I daresay, especially the Devil.
(1) Murray, Margaret A., The God of the Witches. Oxford University Press, New York, 1970 (first published 1931), pp. 14-15.
(2) Kelley, Henry Angsar, The Devil at Baptism. Cornell University Press, Ithaca, New York, 1985, p. 67.
(3) Hoeller, Stephan A., The Gnostic Jung and the Seven Sermons to the Dead. Theosophical Publishing House, Wheaton, Illinois, 1982, p. 51.
(4) Jung postulated his famous concept of the collective unconscious from the experience of the universality of particular psychic constructs, the archetypes. By contrast, my position regarding the psychopathology of history does not require a transcendent part of the psyche, nor the ubiquity of certain psychic images. However, it does require a certain faith in the congruence of the individual with the mass mind.
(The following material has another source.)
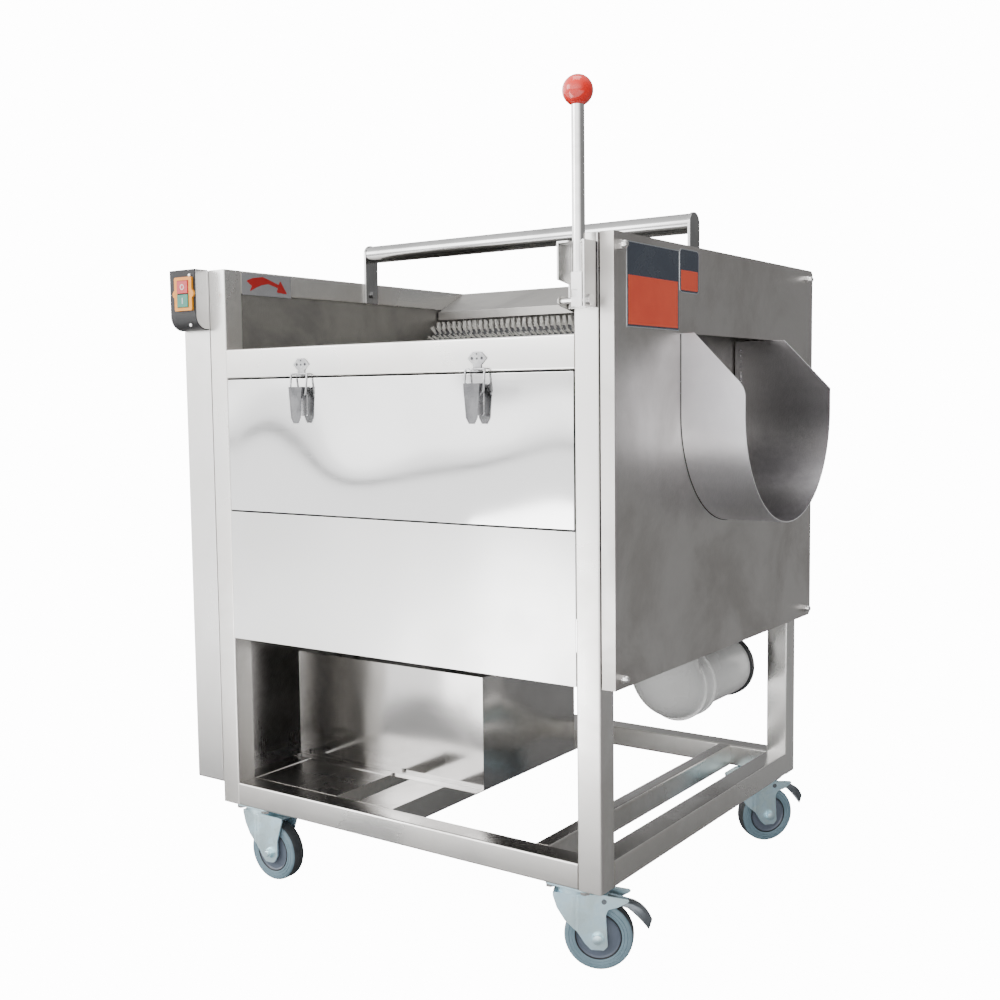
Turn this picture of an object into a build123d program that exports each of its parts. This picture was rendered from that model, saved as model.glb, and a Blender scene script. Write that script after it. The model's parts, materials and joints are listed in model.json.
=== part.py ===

HOELLER, Stephan A., The Gnostic Jung and the Seven Sermons to the Dead. Theosophical Publishing House, Wheaton, Illinois, 1982.
JUNG, Carl Gustav, Aion: Researches into the Phenomenology of the Self. Bollingen Series XX, Collected Works Volume 9, Part II. Princeton University Press, 1959.
KELLY, Henry Ansgar, The Devil at Baptism. Cornell University Press, Ithaca, New York, 1985.
MARWICK, Max (ed.), Witchcraft and Sorcery. Penguin Books, Harmondsworth, Middlesex, England, 1970.
MURRAY, Margaret A., The God of the Witches. Oxford University Press, New York, 1970.
RUSSELL, Jeffrey Burton, The Devil: Perceptions of Evil from Antiquity to Primitive Christianity. Cornell University Press, Ithaca, New York, 1977.
RUSSELL, Satan: The Early Christian Tradition. Cornell, 1981.
RUSSELL, Lucifer: The Devil in the Middle Ages. Cornell, 1984.
RUSSELL, Mephistopheles: The Devil in the Modern World. Cornell, 1986.
RUSSELL, The Prince of Darkness: Radical Evil and the Power of Good in History. Cornell, 1988.